Why Local Habits Matter in Brooklyn Traffic Cases
Brooklyn has its own rhythm, and I think traffic lawyers who work here often read cases with more useful context than lawyers who rarely cross the bridge. I have watched cases involving delivery drivers, rideshare drivers, nurses heading home after a late shift, and parents dealing with school pickup traffic around 3 p.m. Those stories do not erase a ticket, but they help a lawyer understand what happened before deciding how to present the case. A rushed intake misses that.
Some drivers ask me where they can read more before they talk to a lawyer, and I sometimes tell them to visit this legal resource while they gather their ticket and driving record. I still tell them that online reading is no substitute for a real consultation. The better prepared they are, the more useful that first 15-minute call usually becomes.
Brooklyn traffic lawyers also need to know how different forums feel in practice. A moving violation handled through the Traffic Violations Bureau is not the same experience as a criminal traffic matter in a courthouse setting. I have seen drivers confuse the two and walk in expecting a casual negotiation that simply was not available. That misunderstanding can waste weeks.
The best lawyers I have worked around are careful about tone. They do not bark at clerks, they do not treat clients like case numbers, and they do not pretend every officer’s observation is easy to beat. One attorney I worked with kept a yellow legal pad with every witness issue from the week, usually 8 or 9 short notes by Friday. It looked old-fashioned, but it saved him more than once.
The Questions I Want Answered Before Fees Come Up
I never like hearing a fee quoted before anyone understands the risk. A Brooklyn traffic lawyer should ask what the driver does for work, how often they drive, and whether a license issue would cause real harm. A ticket that feels minor to one person can threaten another person’s job. That part matters.
I also listen for whether the lawyer explains the possible outcomes without selling certainty. I have heard careful lawyers say that a dismissal is possible, a conviction is possible, and an adjournment may be the practical first step. That answer may sound less exciting than a promise, but it is usually more honest. In my experience, a client who hears the range of outcomes early makes better choices.
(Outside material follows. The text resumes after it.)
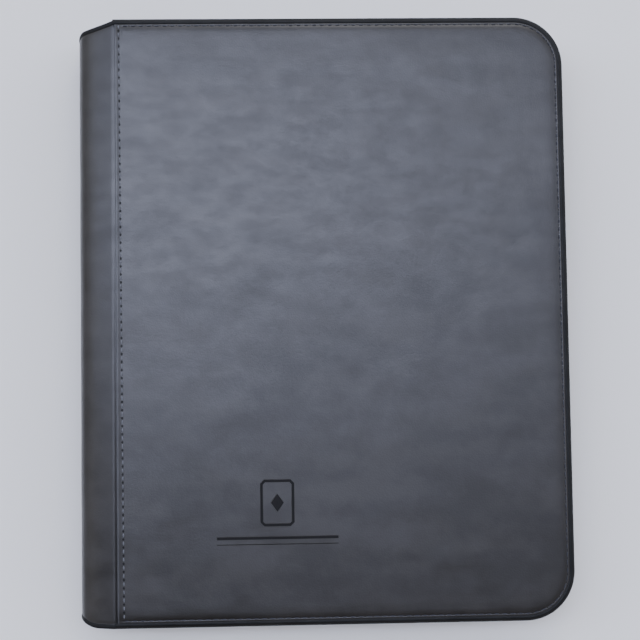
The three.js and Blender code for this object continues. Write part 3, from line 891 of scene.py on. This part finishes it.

For commercial drivers, I want the conversation to get even more precise. I once helped prepare a file for a box truck driver who had a clean record for 11 years and was terrified of losing routes. The lawyer asked for the employer policy before forming a plan, which made sense because the DMV result was only one part of the problem. A careless answer could have cost that driver several thousand dollars in lost work.
Fee structure matters too, but I treat it as one piece of the picture. Some lawyers charge a flat fee for a standard ticket appearance, while more complicated matters may cost more because they involve extra court dates or motion work. I tell friends to ask what is included, how many appearances are covered, and whether they will speak with the actual lawyer before the hearing. Vague billing creates stress.
What I Have Learned From Watching Bad Fits
Not every lawyer-client pairing works, even when the lawyer is competent. I have seen drivers who wanted daily updates on a routine ticket get frustrated with a firm that communicated only when the court date changed. I have also seen busy lawyers take on small cases and then leave the client talking to three different staff members. That does not always hurt the legal result, but it can make the process feel careless.
One bad fit I remember involved a driver who had two pending tickets and a habit of ignoring mail. The lawyer kept asking for documents, and the client kept sending blurry photos that cut off the violation number. After the second missed request, the office had to rebuild the file from scratch. A traffic lawyer can do a lot, but I have never seen one succeed by guessing at missing facts.
I pay attention to how a lawyer handles uncertainty. If a Brooklyn traffic lawyer says, “I need to see the record before I answer that,” I usually take that as a good sign. The same goes for a lawyer who explains why an old suspension, a missed hearing, or a prior conviction changes the advice. Honest pauses are useful.
I also care about how staff handles the small things. Court dates, notices, payment receipts, and DMV abstracts sound boring until one of them goes missing. In a busy Brooklyn office, I have seen one wrong calendar entry create a panic that lasted half a morning. A tidy system is part of the service, even if no one puts it on the sign.
How I Would Choose One for My Own Ticket
If I had a serious traffic ticket in Brooklyn, I would want a lawyer who asks more than 5 questions before talking strategy. I would want someone who can explain the forum, the risk, and the likely timeline without dressing it up. I would also want clear communication about who appears in court and who calls me afterward. Those details tell me how the case will feel once the retainer is paid.
I would be cautious with any lawyer who treats every ticket like the same product. A red light ticket, an aggravated unlicensed operation charge, and a speeding allegation on the Belt Parkway do not carry the same weight. Even two speeding tickets can differ because of speed, location, record, and the driver’s job. I prefer boring precision over charm.
There is also a human side that I do not ignore. People call traffic lawyers because they are embarrassed, angry, or scared about their license. I have heard all three emotions in one call. A good lawyer does not feed that panic, and a good client brings the facts without trying to polish the story.
I still think the best first move is simple: collect the ticket, check the driving record, write down what happened while it is fresh, and speak with someone who handles Brooklyn traffic matters often. I have watched that small amount of preparation turn a scattered call into a useful legal conversation. It will not make every case easy, but it gives the lawyer something real to work with. That is where I would start.